Wednesday, 1 May 2024

Review by Lauren M Foster of "A Marginal Sea" by Zoë Skoulding



What comes to mind, as I read Zoë Skoulding’s A Marginal Sea, is sound - be it birdsong, waves, language, empty space. Sound holds as equal a weight as meaning in this collection.

For me, there are several poems which stand out, the first of which is "A Short Presentation on the Current Direction of Travel." I feel like I am on a small boat out in the middle of the Menai Straits, that narrow stretch of water between North Wales and Anglesey which the collection’s title refers to, as I listen to the undulating rhythms of the boat’s engine as it rides the waves. Whether that is the intention I don’t know, but it’s where it takes me. There is a strong sense of the present in this poem. It is hypnotic, Zen-like, in its mantra, and this strange poem has stayed in my memory with a surprising clarity.

          we are where we are we are where we are we are where
          we are we are where we are we are where we are we are

In "A Rose for Rosa," I feel the poet is seeking Rosa Luxembourg in places and streets around the world named after her. The revolutionary spirit in this poem is fierce. I recall Luxembourg disappeared. Her body was never found and the authorities claimed she had committed suicide by drowning but no evidence of that ever came to light: "... it wasn’t rosa luxemburg who lit up the roza luksemburg electric lamp factory in warsaw she is not in the jardins rosa luxemburg in paris or the jardins de rosa luxemburg in barcelona where although you may find roses you will not find her it’s no use looking..."

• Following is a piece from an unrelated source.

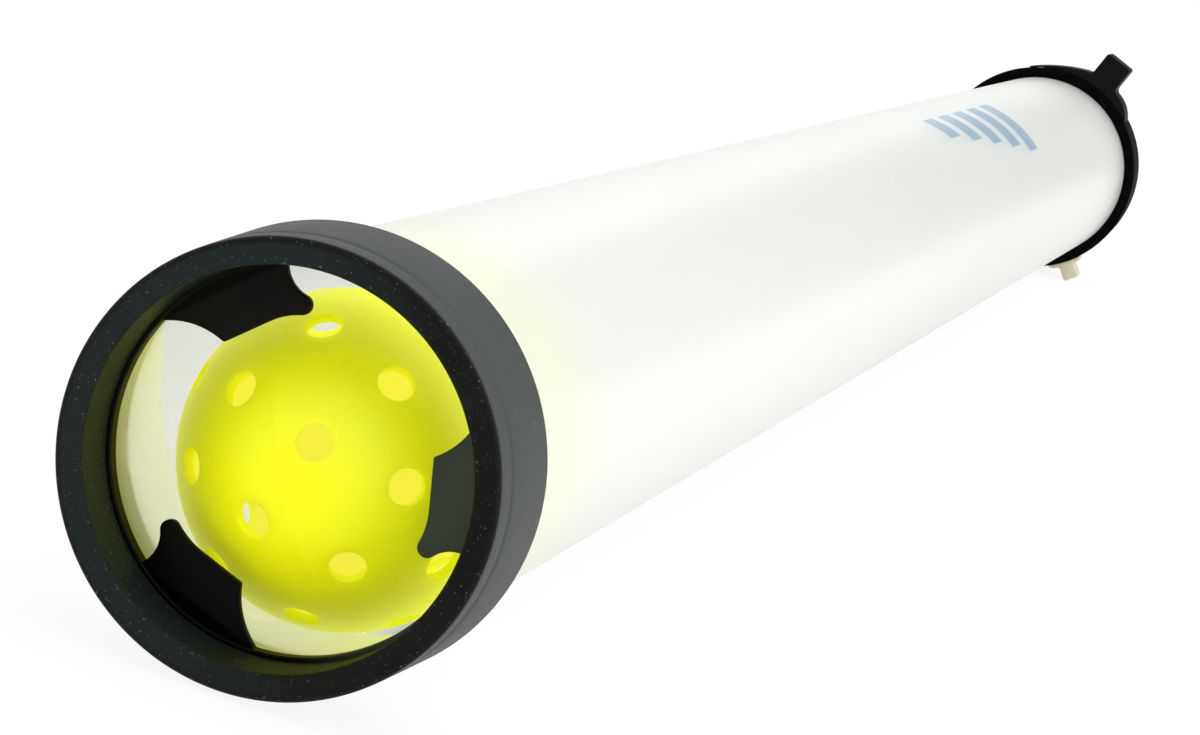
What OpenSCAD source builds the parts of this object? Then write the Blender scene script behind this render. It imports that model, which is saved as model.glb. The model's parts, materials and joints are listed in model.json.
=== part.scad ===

I loved the sequence "Adar Môn Birds of Anglesey," especially the translation of a bird call utilizing symbols as well as letters in "Telor Yr Helyg Willow Warbler Phylloscopus Trochilus": ">>>//::: fitis // >>::  >>/>>piecuszek >>// >>"

Imagery is strong too, such as in "Newborough Warren with Map of Havana": 

           an apparition of ponies
           shimmers into something you’d believe in
           their furious hunger
           teeth locked on tufts of dune grass
           while underground the rabbits
           hollow out the dark

And earlier, in the same poem, sound again, and an eco-poetic consciousness:

          a marsh harrier turns
          overhead the far off drone of planes
          the warmth is wrong it should be raining
          in another language lluvia

A Marginal Sea is an unusual, absorbing collection with subtle insights of the world around us but it also reaches unfathomable depths. Is it a coincidence I use imagery of the sea to convey what the work gives me? I don’t think I have read a collection quite like this. It is startling and stands on its own of all the works I have read.

Some poems have almost avant-garde post-punk sensibilities and it was no surprise to learn Skoulding is also a bass player. I think her musical practice shines through in the poems. I would love to hear these pieces in a performative context. Skoulding comes across as a poet who listens more than anything, not only to the sounds around her, but for shifts in society, and for meaning.


About the reviewer
Lauren M Foster is a graduate of the MA Creative Writing at University of Leicester. Her work has been published in Ink Pantry, Leicester Literary Review, The Journal, The Wombwell Rainbow, The Sirens Call and more. She was Poet in Residence on The Kindness Project, 2023, and is a drummer/vocalist/lyricist in The Cars that Ate Paris.